1. Sleeping in until 8:30 for the first time in 2 years and 4 months.
2. Getting a new book!
3. Teaching my little brother how to chop an onion and make pasta salad for Mom’s Mother’s Day dinner.
4. M&M cookie ice cream sundaes.
5. Watching Daddy mow the lawn.
6. Hanging out with the best kid ever. You know, the one that used to be a little tiny baby:
Happy Mudders Day!
Lately Nora has taken to wearing my shoes. My black and white polka dotted heels to be exact. Add that to the fact that she insists on having all of my bags from the “makeup store” (Sephora) and she’s shaping up to be quite the girly girl. Most unlike her mother.
My favorite thing about her wearing these shoes is that they are more than double the length of her feet! Yet she walks in them better than some women I’ve seen.
Carrying around her bounty (crayons, actually) from Sephora.
If nothing else she’s learning how to scowl like me. At least I’ve given her that. It will no doubt come in handy one day when she has a husband of her own.
It amazes the shit out of me that she’s turning into such a…person. She’s no longer a baby, and barely a toddler. She speaks English and Spanish. She brushes her teeth. She goes potty and wears big girl underwear. But sometimes she still snuggles while we read books and she’s suddenly quite dependent on her blankie. So there are a few reminders that she’s still my baby.
I’m glad she’s a happy kid.
I wore a pair of socks home from the gym that I found on the locker room floor. They looked (and smelled) clean. I think that this is behavior I should expect from my husband, not myself.
*****
When people say, “I’m mostly vegetarian,” I want to laugh…but I don’t want them to think I’m a snooty vegan. But come on, you’re mostly vegetarian?? Like except for when you eat chicken and beef?
*****
I like it when we run out of toilet paper and my mom picks some up while she’s at Walmart with Nora. She always buys the 20 pack of Charmin and not the one-ply bargain bin rolls that we usually get.
*****
One does not, “go off the diet for a special ocassion,” when the diet in question is veganism. It’s not about it being a diet…it’s about not eating animal flesh. I’m not gonna “make an exception” and eat chicken for dinner.
*****
Feeding my daughter a vegetarian diet does not qualify as “improper feeding habits”…no matter what the government of the state of Ohio says. You’d be hard-pressed to find a kid that eats as well as she does.
*****
Why do kids’ vitamins have fish in them? When reading the ingredients list looking for gelatin (note: I could not find one single vitamin that did not contain gelatin), I was shocked (and slightly disgusted) to find that a lot of them contained fish. Specifically tuna. What place does tuna have in a fruity flavored kids’ vitamin? Blech.
*****
Our first major snow. Nora was more interested in the eating of the snow than the playing in the snow. And while the idea of a snowman sounded good she was less interested when she found out that it would require her to actually stand in the snow.

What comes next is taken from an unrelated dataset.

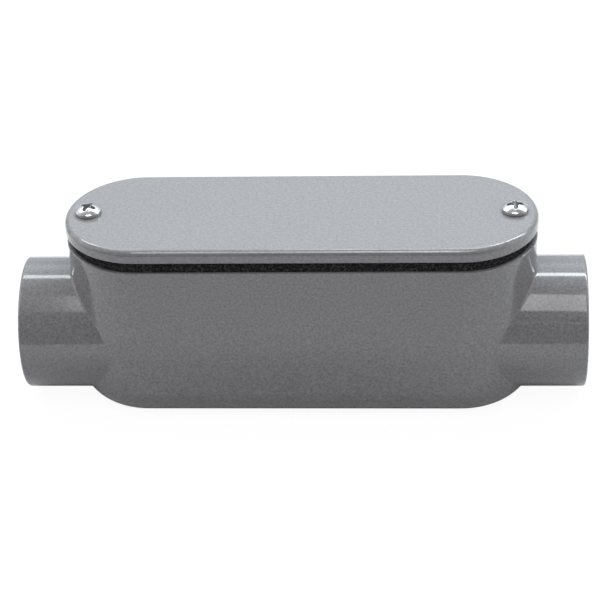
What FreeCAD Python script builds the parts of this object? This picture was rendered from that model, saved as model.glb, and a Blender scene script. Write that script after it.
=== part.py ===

The next day we went sledding with my parents. Dad was the head spectator along with being the sled loader-upper…and the pushing to get us started down the hill guy. Mom went with us a few times. I stuck it out for one extra trip down the hill with Nora. Climbing back up, as everyone knows, was a bitch. For me and Mom. Nora rode on the sled on the way up and on the way down. A good time was had by all. The official number of times we went down the hill was three. Future sledding excursions will include bringing Uncle Kyle and a few of his teenage friends to pull Nora back up the hill. Plus they could be in charge of the oxygen tanks for the rest of us old MoFos. I have no photographic evidence because (like a horrible camera owner), I forgot to charge the battery. Trust me when I say it was fun.
A Guinea Named Oinky
and his friend Ketchup
Nora named them. She loves to watch them eat their hay and feed them wood chew sticks. We are hoping that making her feed them and help take care of them will teach her some responsibility. So far she thinks it’s the coolest thing. I hope she feels the same way five years from now when she’s still having to feed and take care of them everyday. They’re good little pets although they sure can squeal. At everything. Like the folding up of a grocery bag. Or the swish swish of my nylon exercise pants. Or the moving of a bread wrapper. Pretty much anything that sounds like a food bag. Or a bag that may potentially contain food. Even if they just ate.